-- Start Supplied data --

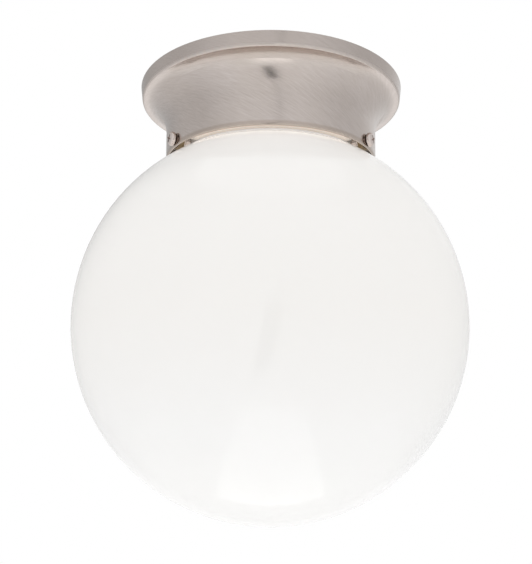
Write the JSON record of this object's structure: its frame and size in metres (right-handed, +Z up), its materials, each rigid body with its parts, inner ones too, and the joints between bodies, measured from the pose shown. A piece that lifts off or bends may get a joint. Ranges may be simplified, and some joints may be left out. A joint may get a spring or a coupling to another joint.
{
  "type": "ceiling light",
  "caption": "Flush ceiling light: opal glass globe held by set screws in a flared brushed nickel canopy, with a screw-base bulb in a porcelain lampholder on a round bracket.",
  "frame": {"origin": "centre of the canopy's rim and of the bracket's upper face, in the plane of the ceiling", "axes": "+Z up into the ceiling, -Y towards the viewer of the picture, so two of the three globe screws face forward left and right; the box screws lie along X"},
  "size_m": [0.2032, 0.2032, 0.228],
  "materials": {
    "zinc_plate": "zinc plated steel, dull bright",
    "zinc_screw": "zinc plated steel screw, bright",
    "green_screw": "green dyed zinc",
    "brushed_nickel": "brushed nickel plate, satin with fine lines",
    "white_enamel": "white stove enamel, gloss",
    "glass_fibre_pad": "matted glass fibre",
    "black_nylon": "moulded nylon",
    "white_porcelain": "glazed porcelain",
    "socket_brass": "stamped brass",
    "plated_terminal": "nickel plated brass",
    "frosted_glass": "inside frosted bulb glass",
    "bulb_aluminium": "rolled aluminium cap",
    "black_glass": "black vitrite glass",
    "solder_tip": "soft solder",
    "clear_glass": "clear glass",
    "tungsten": "drawn tungsten wire",
    "opal_glass": "cased opal glass, gloss",
    "nickel_screw": "nickel plated steel screw, bright"
  },
  "bodies": {
    "bracket": {"mounting_plate": "zinc_plate", "hanging_screws": "zinc_screw", "ground_screw": "green_screw"},
    "canopy": {"canopy_shell": "brushed_nickel", "weld_nuts": "zinc_plate", "lamp_plate": "white_enamel", "insulation_pad": "glass_fibre_pad", "lead_bushing": "black_nylon", "socket_body": "white_porcelain", "socket_shell": "socket_brass", "centre_contact": "socket_brass", "line_terminal": "socket_brass", "neutral_terminal": "plated_terminal", "line_terminal_screw": "socket_brass", "neutral_terminal_screw": "plated_terminal", "socket_screws": "zinc_screw", "socket_nuts": "zinc_plate"},
    "globe": {"globe": "opal_glass"},
    "retaining_screw_left": {"retaining_screw_left": "nickel_screw"},
    "retaining_screw_right": {"retaining_screw_right": "nickel_screw"},
    "retaining_screw_rear": {"retaining_screw_rear": "nickel_screw"},
    "bulb_carriage": {"bulb_contact": "solder_tip"},
    "bulb": {"bulb_glass": "frosted_glass", "bulb_cap": "bulb_aluminium", "bulb_insulator": "black_glass", "bulb_stem": "clear_glass", "bulb_filament": "tungsten"}
  },
  "joints": [
    {"name": "canopy_twist", "type": "hinge", "parent": "bracket", "child": "canopy", "pos_m": [0, 0, 0], "axis": [0, 0, -1], "range_deg": [0, 14]},
    {"name": "globe_spin", "type": "hinge", "parent": "canopy", "child": "globe", "pos_m": [0, 0, -0.12635], "axis": [0, 0, 1], "continuous": true},
    {"name": "retaining_screw_left_slide", "type": "slide", "parent": "canopy", "child": "retaining_screw_left", "axis": [-0.866, -0.5, 0], "range_m": [0, 0.0065]},
    {"name": "retaining_screw_right_slide", "type": "slide", "parent": "canopy", "child": "retaining_screw_right", "axis": [0.866, -0.5, 0], "range_m": [0, 0.0065]},
    {"name": "retaining_screw_rear_slide", "type": "slide", "parent": "canopy", "child": "retaining_screw_rear", "axis": [0, 1, 0], "range_m": [0, 0.0065]},
    {"name": "bulb_drop", "type": "slide", "parent": "canopy", "child": "bulb_carriage", "axis": [0, 0, -1], "range_m": [0, 0.01089]},
    {"name": "bulb_turn", "type": "hinge", "parent": "bulb_carriage", "child": "bulb", "pos_m": [0, 0, -0.1], "axis": [0, 0, -1], "range_deg": [0, 1080]}
  ],
  "couplings": [
    {"joint": "bulb_drop", "follows": "bulb_turn", "m_per_rad": 0.00057757}
  ]
}
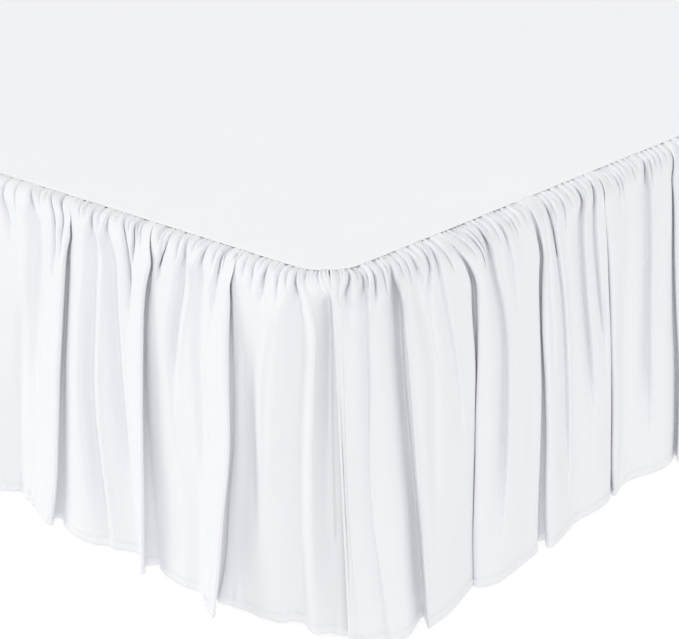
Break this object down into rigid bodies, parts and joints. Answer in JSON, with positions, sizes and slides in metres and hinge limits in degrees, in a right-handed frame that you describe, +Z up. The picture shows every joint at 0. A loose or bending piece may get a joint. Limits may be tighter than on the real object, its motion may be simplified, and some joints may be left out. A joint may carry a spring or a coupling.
{
  "type": "bed skirt on box spring",
  "caption": "Gathered white bed skirt with split corners, its flat deck lying on a plain box spring on turned legs; the folds hang to just above the floor.",
  "frame": {"origin": "centre of the part's bounding box, on the floor it stands on", "axes": "+Z up, +Y from the foot end towards the open head end, +X towards the long side that the picture shows"},
  "size_m": [1.6307, 2.0823, 0.381],
  "materials": {
    "skirt_cloth": "smooth white brushed microfibre",
    "deck_cloth": "smooth white cloth, flat",
    "ticking": "plain pale grey ticking",
    "leg_wood": "dark stained, satin"
  },
  "bodies": {
    "root": {"deck": "deck_cloth", "skirt_foot": "skirt_cloth", "skirt_side_right": "skirt_cloth", "skirt_side_left": "skirt_cloth", "box_spring": "ticking", "leg_1": "leg_wood", "leg_2": "leg_wood", "leg_3": "leg_wood", "leg_4": "leg_wood", "leg_5": "leg_wood", "leg_6": "leg_wood"}
  },
  "joints": []
}
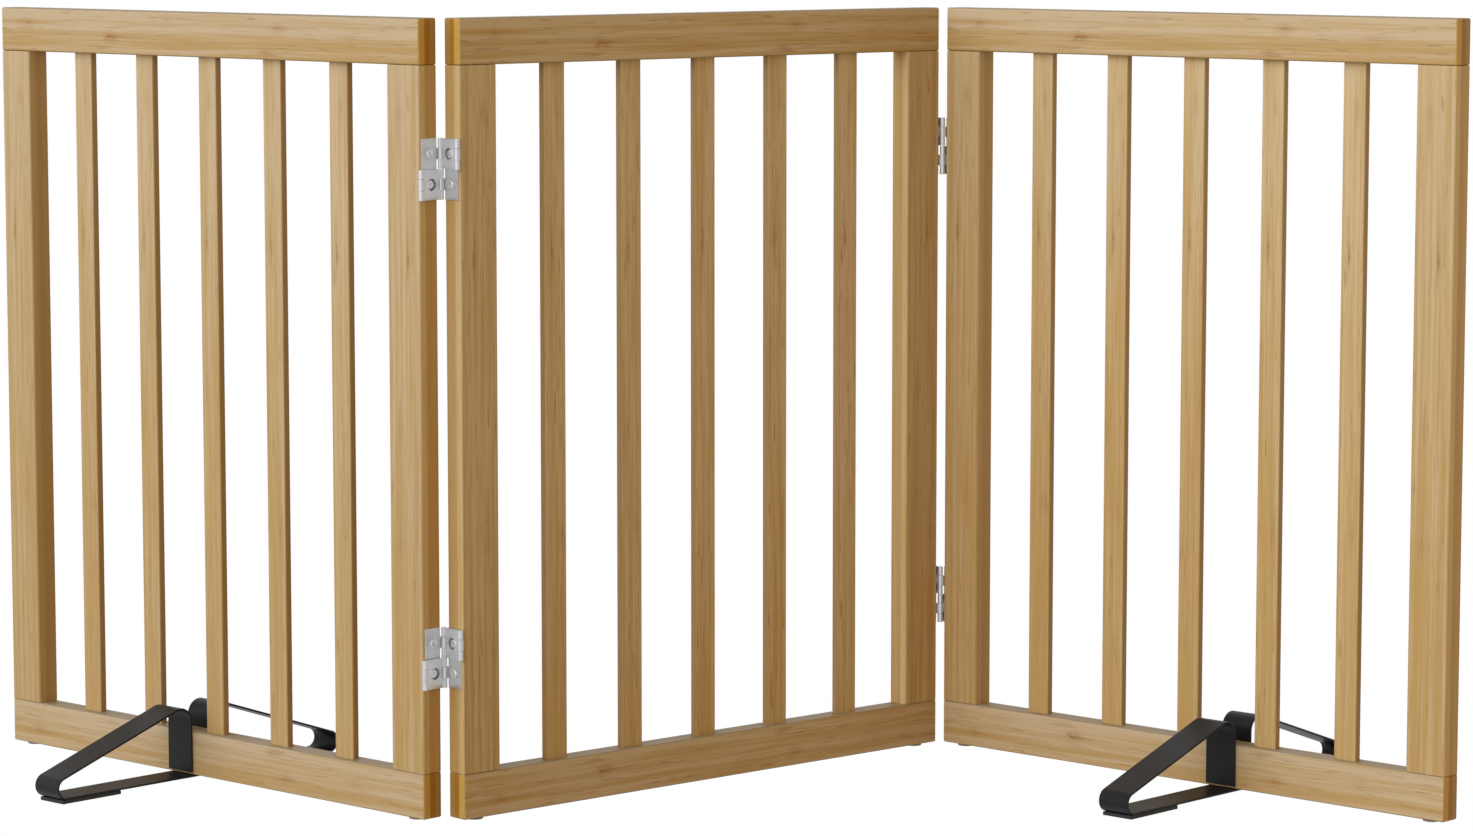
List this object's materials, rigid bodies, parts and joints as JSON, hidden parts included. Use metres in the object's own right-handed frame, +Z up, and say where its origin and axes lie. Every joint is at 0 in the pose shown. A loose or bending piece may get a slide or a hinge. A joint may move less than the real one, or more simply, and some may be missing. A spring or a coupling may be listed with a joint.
{
  "type": "pet gate",
  "caption": "Freestanding folding pet gate: slatted bamboo panels on double-action crossed-leaf hinges, standing in a zig-zag on slide-on feet of bent black steel strap.",
  "frame": {"origin": "on the floor, at the bottom centre of the bounding box, which is under the centre of the middle panel", "axes": "+X along the gate's overall run, towards the right panel; +Y from the front to the rear; +Z up. The middle panel stands at +42.2 degrees to +X and the outer panels at -42.2 degrees."},
  "size_m": [1.1478, 0.3562, 0.61],
  "materials": {
    "bamboo_rail": "satin lacquered carbonised-free natural bamboo, face laminated in three plies",
    "bamboo_stile": "satin lacquered natural bamboo, face laminated",
    "bamboo_slat": "satin lacquered natural bamboo strip",
    "glide": "plain grey nylon",
    "foot_steel": "satin black powder coat",
    "foot_rubber": "matt black rubber",
    "hinge_steel": "satin zinc-plated"
  },
  "bodies": {
    "middle_panel": {"middle_bottom_rail": "bamboo_rail", "middle_top_rail": "bamboo_rail", "middle_stile_1": "bamboo_stile", "middle_stile_2": "bamboo_stile", "middle_slat_1": "bamboo_slat", "middle_slat_2": "bamboo_slat", "middle_slat_3": "bamboo_slat", "middle_slat_4": "bamboo_slat", "middle_slat_5": "bamboo_slat", "middle_glide_1": "glide", "middle_glide_2": "glide", "left_upper_hinge_middle_plate": "hinge_steel", "left_upper_hinge_middle_leaf": "hinge_steel", "left_lower_hinge_middle_plate": "hinge_steel", "left_lower_hinge_middle_leaf": "hinge_steel", "right_upper_hinge_middle_plate": "hinge_steel", "right_upper_hinge_middle_leaf": "hinge_steel", "right_lower_hinge_middle_plate": "hinge_steel", "right_lower_hinge_middle_leaf": "hinge_steel"},
    "left_panel": {"left_bottom_rail": "bamboo_rail", "left_top_rail": "bamboo_rail", "left_stile_1": "bamboo_stile", "left_stile_2": "bamboo_stile", "left_slat_1": "bamboo_slat", "left_slat_2": "bamboo_slat", "left_slat_3": "bamboo_slat", "left_slat_4": "bamboo_slat", "left_slat_5": "bamboo_slat", "left_glide_1": "glide", "left_glide_2": "glide", "left_upper_hinge_outer_plate": "hinge_steel", "left_upper_hinge_outer_leaf": "hinge_steel", "left_lower_hinge_outer_plate": "hinge_steel", "left_lower_hinge_outer_leaf": "hinge_steel"},
    "right_panel": {"right_bottom_rail": "bamboo_rail", "right_top_rail": "bamboo_rail", "right_stile_1": "bamboo_stile", "right_stile_2": "bamboo_stile", "right_slat_1": "bamboo_slat", "right_slat_2": "bamboo_slat", "right_slat_3": "bamboo_slat", "right_slat_4": "bamboo_slat", "right_slat_5": "bamboo_slat", "right_glide_1": "glide", "right_glide_2": "glide", "right_upper_hinge_outer_plate": "hinge_steel", "right_upper_hinge_outer_leaf": "hinge_steel", "right_lower_hinge_outer_plate": "hinge_steel", "right_lower_hinge_outer_leaf": "hinge_steel"},
    "left_foot": {"left_foot_strap": "foot_steel", "left_foot_pad_front": "foot_rubber", "left_foot_pad_rear": "foot_rubber"},
    "right_foot": {"right_foot_strap": "foot_steel", "right_foot_pad_front": "foot_rubber", "right_foot_pad_rear": "foot_rubber"}
  },
  "joints": [
    {"name": "left_fold", "type": "hinge", "parent": "middle_panel", "child": "left_panel", "pos_m": [-0.19244, -0.16099, 0.3125], "axis": [0, 0, 1], "range_deg": [-65.6, 84.4]},
    {"name": "right_fold", "type": "hinge", "parent": "middle_panel", "child": "right_panel", "pos_m": [0.19244, 0.16099, 0.3125], "axis": [0, 0, 1], "range_deg": [-65.6, 84.4]},
    {"name": "left_foot_slide", "type": "slide", "parent": "left_panel", "child": "left_foot", "axis": [0.7408, -0.6717, 0], "range_m": [-0.1755, 0.022]},
    {"name": "right_foot_slide", "type": "slide", "parent": "right_panel", "child": "right_foot", "axis": [-0.7408, 0.6717, 0], "range_m": [-0.1705, 0.027]}
  ]
}
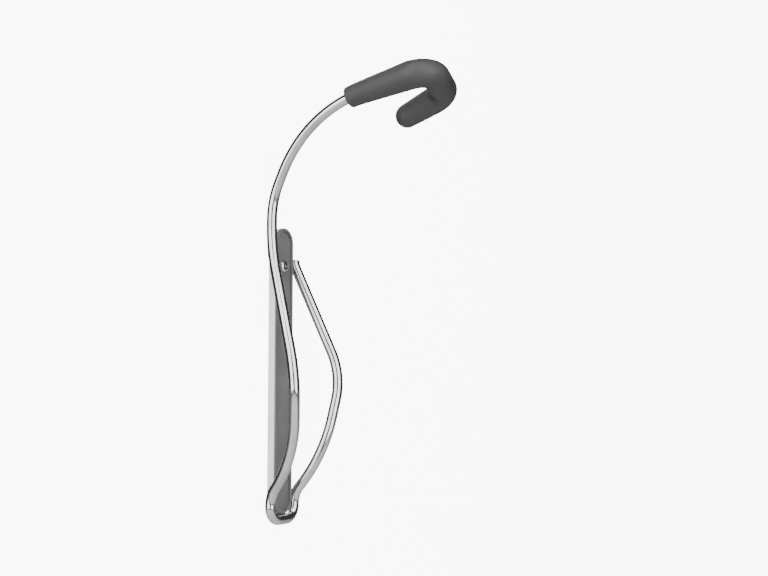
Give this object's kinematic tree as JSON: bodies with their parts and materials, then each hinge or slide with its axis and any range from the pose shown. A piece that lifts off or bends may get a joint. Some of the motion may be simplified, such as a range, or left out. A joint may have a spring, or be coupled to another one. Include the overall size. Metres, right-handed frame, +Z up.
{
  "type": "bicycle wall rack",
  "caption": "Wall rack that hangs a bicycle upright by its front wheel: one bent steel rod forms a sleeved hook and a bowed loop around a narrow screwed-on channel.",
  "frame": {"origin": "on the wall plane at the back of the channel, midway between the two screws", "axes": "+Z up along the channel, +Y into the wall, the rack stands out towards -Y, +X to the side of the hook's free tip"},
  "size_m": [0.061, 0.167, 0.294],
  "materials": {
    "rod_metal": "bright plated steel rod",
    "weld_metal": "plated weld bead",
    "sleeve_rubber": "matte dark grey rubber",
    "channel_metal": "light grey satin paint",
    "strip_plastic": "dark grey soft plastic",
    "screw_steel": "zinc plated"
  },
  "bodies": {
    "root": {"rod_frame": "rod_metal", "hook_sleeve": "sleeve_rubber", "mounting_channel": "channel_metal", "tread_strip": "strip_plastic", "near_weld": "weld_metal", "far_weld": "weld_metal", "lower_weld": "weld_metal", "top_screw": "screw_steel", "bottom_screw": "screw_steel"}
  },
  "joints": []
}
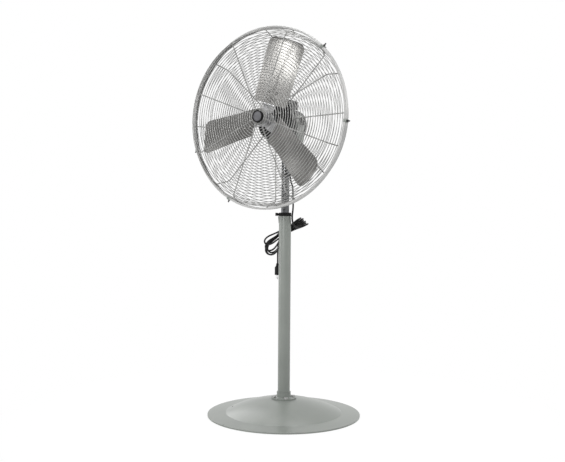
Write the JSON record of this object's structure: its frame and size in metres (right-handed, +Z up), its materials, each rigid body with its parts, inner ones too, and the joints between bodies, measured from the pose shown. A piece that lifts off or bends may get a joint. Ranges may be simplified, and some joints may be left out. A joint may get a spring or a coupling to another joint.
{
  "type": "pedestal_fan",
  "caption": "Industrial pedestal fan with a round grey base, telescoping chromed mast, yoke-hung motor, wire-caged aluminium blades and a black mains cord hung in a hank behind the pole.",
  "frame": {"origin": "on the floor under the pole's axis, at the centre of the round base", "axes": "+Z up along the pole, the fan blows towards -Y, +X to the right of someone looking along +Y at the front"},
  "size_m": [0.8402, 0.712, 1.781],
  "materials": {
    "grey_paint": "satin grey enamel, slightly green",
    "bell_paint": "satin mid-grey enamel",
    "black_paint": "gloss black enamel",
    "guard_wire": "bright zinc-plated wire",
    "black_plastic": "moulded black plastic",
    "nylon": "natural nylon",
    "chromed_tube": "bright chrome plate",
    "dark_steel": "black oxide",
    "bright_steel": "zinc-plated",
    "cord_jacket": "black flexible vinyl",
    "tie_plastic": "black wrap strap",
    "brass_prongs": "plain stamped brass",
    "lamination": "stacked electrical steel",
    "copper_wire": "enamelled copper wire",
    "can_aluminium": "drawn can",
    "blade_aluminium": "dull rolled sheet",
    "badge_grey": "dark grey disc, bare"
  },
  "bodies": {
    "stand": {"base_dish": "grey_paint", "foot_flange": "grey_paint", "flange_bolts": "dark_steel", "flange_nuts": "dark_steel", "lower_pole": "grey_paint", "pole_collar": "black_plastic", "collar_bracket": "grey_paint"},
    "lock": {"lock_screw": "bright_steel", "lock_knob": "black_plastic"},
    "guide": {"mast_guide": "nylon"},
    "mast": {"mast_tube": "chromed_tube", "yoke": "grey_paint", "socket_bolts": "dark_steel", "cord_clip": "dark_steel", "motor_lead": "cord_jacket", "cord_drop": "cord_jacket", "cord_hank": "cord_jacket", "cord_tie": "tie_plastic", "cord_tail": "cord_jacket", "plug_body": "cord_jacket", "plug_prongs": "brass_prongs"},
    "head": {"motor_shell": "black_paint", "front_bell": "black_paint", "rear_bell": "bell_paint", "stator_core": "lamination", "stator_windings": "copper_wire", "front_bearing": "bright_steel", "rear_bearing": "bright_steel", "motor_band": "grey_paint", "tilt_studs": "bright_steel", "switch_box": "black_paint", "switch_lid": "black_paint", "lid_screws": "bright_steel", "capacitor": "can_aluminium", "cord_gland": "black_plastic", "guard_mount_ring": "grey_paint", "mount_screws": "bright_steel", "rear_guard_rings": "guard_wire", "rear_guard_shoulder": "guard_wire", "rear_guard_ribs": "guard_wire", "front_guard_rings": "guard_wire", "front_guard_shoulder": "guard_wire", "front_guard_ribs": "guard_wire", "rim_band": "grey_paint", "guard_plate": "guard_wire", "guard_badge": "badge_grey", "rim_clips": "grey_paint", "clip_screws": "dark_steel"},
    "tilt_left": {"tilt_knob_left": "black_plastic"},
    "tilt_right": {"tilt_knob_right": "black_plastic"},
    "speed": {"speed_knob": "black_plastic"},
    "rotor": {"motor_shaft": "bright_steel", "rotor_core": "lamination", "fan_hub": "blade_aluminium", "hub_screw": "dark_steel", "blade_spider": "blade_aluminium", "blade_1": "blade_aluminium", "blade_2": "blade_aluminium", "blade_3": "blade_aluminium", "blade_rivets": "blade_aluminium"}
  },
  "joints": [
    {"name": "mast_height", "type": "slide", "parent": "stand", "child": "guide", "axis": [0, 0, 1], "range_m": [-0.115, 0.42]},
    {"name": "mast_swivel", "type": "hinge", "parent": "guide", "child": "mast", "pos_m": [0, 0, 0.6], "axis": [0, 0, 1], "range_deg": [-90, 90]},
    {"name": "head_tilt", "type": "hinge", "parent": "mast", "child": "head", "pos_m": [0, 0, 1.368], "axis": [-1, 0, 0], "range_deg": [-5, 25]},
    {"name": "rotor_spin", "type": "hinge", "parent": "head", "child": "rotor", "pos_m": [0, -0.168, 1.368], "axis": [0, 1, 0], "continuous": true},
    {"name": "lock_turn", "type": "hinge", "parent": "stand", "child": "lock", "pos_m": [-0.03858, -0.02505, 0.9383], "axis": [-0.8387, -0.5446, 0], "continuous": true},
    {"name": "tilt_knob_left_turn", "type": "hinge", "parent": "head", "child": "tilt_left", "pos_m": [-0.095, 0, 1.368], "axis": [-1, 0, 0], "continuous": true},
    {"name": "tilt_knob_right_turn", "type": "hinge", "parent": "head", "child": "tilt_right", "pos_m": [0.095, 0, 1.368], "axis": [1, 0, 0], "continuous": true},
    {"name": "speed_select", "type": "hinge", "parent": "head", "child": "speed", "pos_m": [0, 0.066, 1.452], "axis": [0, 1, 0], "range_deg": [0, 270]}
  ]
}
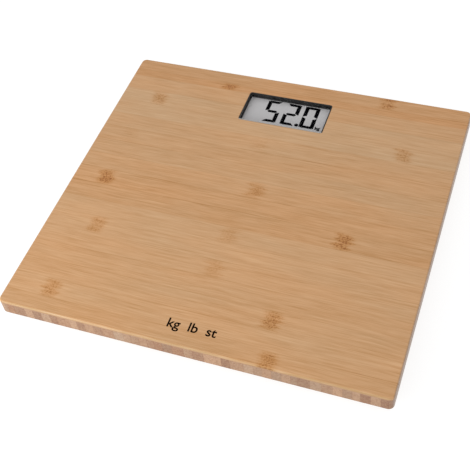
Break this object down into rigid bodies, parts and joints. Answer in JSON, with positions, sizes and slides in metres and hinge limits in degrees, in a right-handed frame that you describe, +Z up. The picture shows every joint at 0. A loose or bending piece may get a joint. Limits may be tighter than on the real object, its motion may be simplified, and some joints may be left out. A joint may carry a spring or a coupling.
{
  "type": "digital bathroom scale",
  "caption": "Bathroom scale: thick bamboo platform with a recessed liquid-crystal display at one edge, on round load-cell feet, with a battery door and a unit button underneath.",
  "frame": {"origin": "on the floor under the middle of the platform, at the height of the pads' soles", "axes": "+X to the right of a person reading the display, +Y from the near edge to the display edge, +Z up"},
  "size_m": [0.317, 0.3, 0.023],
  "materials": {
    "bamboo": "satin lacquer over side-pressed strips",
    "black_plastic": "fine moulded texture",
    "clear_acrylic": "polished clear",
    "black_foam": "closed-cell foam",
    "lcd_glass": "polished, with polarising film",
    "reflector_film": "brushed silver-grey film",
    "zebra_rubber": "silicone with carbon layers",
    "circuit_laminate": "green solder mask",
    "black_epoxy": "poured epoxy drop",
    "bright_steel": "nickel plated",
    "chip_ceramic": "fired ceramic",
    "spring_metal": "tinned spring strip",
    "white_plastic": "fine moulded texture",
    "grey_plastic": "fine moulded texture",
    "gauge_film": "amber film",
    "red_insulation": "soft insulation",
    "black_insulation": "soft insulation",
    "white_insulation": "soft insulation",
    "clear_tape": "amber adhesive tape",
    "cell_steel": "stamped and plated",
    "grey_rubber": "moulded rubber"
  },
  "bodies": {
    "platform": {"platform_board": "bamboo", "display_bezel": "black_plastic", "display_lens": "clear_acrylic", "display_gasket": "black_foam", "lcd_front_glass": "lcd_glass", "lcd_rear_glass": "lcd_glass", "lcd_reflector": "reflector_film", "zebra_strips": "zebra_rubber", "circuit_board": "circuit_laminate", "processor_blob": "black_epoxy", "clock_crystal": "bright_steel", "chip_parts": "chip_ceramic", "pcb_screws": "bright_steel", "coin_cell": "bright_steel", "battery_contact_plus": "spring_metal", "battery_contact_minus": "spring_metal", "rear_case": "white_plastic", "unit_switch": "black_plastic", "strain_gauges": "gauge_film", "red_leads": "red_insulation", "black_leads": "black_insulation", "white_leads": "white_insulation", "lead_tapes": "clear_tape", "foot_screws": "bright_steel", "case_screws": "bright_steel", "foot_base_front_left": "white_plastic", "load_cell_front_left": "cell_steel", "foot_ring_front_left": "white_plastic", "foot_base_front_right": "white_plastic", "load_cell_front_right": "cell_steel", "foot_ring_front_right": "white_plastic", "foot_base_back_left": "white_plastic", "load_cell_back_left": "cell_steel", "foot_ring_back_left": "white_plastic", "foot_base_back_right": "white_plastic", "load_cell_back_right": "cell_steel", "foot_ring_back_right": "white_plastic"},
    "battery_door": {"battery_door": "white_plastic"},
    "unit_button": {"unit_button": "grey_plastic", "switch_plunger": "black_plastic"},
    "foot_front_left": {"foot_cap_front_left": "white_plastic", "foot_pad_front_left": "grey_rubber"},
    "foot_front_right": {"foot_cap_front_right": "white_plastic", "foot_pad_front_right": "grey_rubber"},
    "foot_back_left": {"foot_cap_back_left": "white_plastic", "foot_pad_back_left": "grey_rubber"},
    "foot_back_right": {"foot_cap_back_right": "white_plastic", "foot_pad_back_right": "grey_rubber"}
  },
  "joints": [
    {"name": "battery_door_hinge", "type": "hinge", "parent": "platform", "child": "battery_door", "pos_m": [-0.0216, 0.1212, 0.0069], "axis": [1, 0, 0], "range_deg": [0, 85]},
    {"name": "unit_button_press", "type": "slide", "parent": "platform", "child": "unit_button", "axis": [0, 0, 1], "range_m": [0, 0.0004], "stiffness_N_per_m": 4000},
    {"name": "foot_front_left_drop", "type": "slide", "parent": "platform", "child": "foot_front_left", "axis": [0, 0, 1], "range_m": [-0.0004, 0]},
    {"name": "foot_front_right_drop", "type": "slide", "parent": "platform", "child": "foot_front_right", "axis": [0, 0, 1], "range_m": [-0.0004, 0]},
    {"name": "foot_back_left_drop", "type": "slide", "parent": "platform", "child": "foot_back_left", "axis": [0, 0, 1], "range_m": [-0.0004, 0]},
    {"name": "foot_back_right_drop", "type": "slide", "parent": "platform", "child": "foot_back_right", "axis": [0, 0, 1], "range_m": [-0.0004, 0]}
  ]
}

-- End Supplied data --

Short task:
Check every line of the listing for the string "overall" and report how many lines have it, as a number alone.

Full solution:
2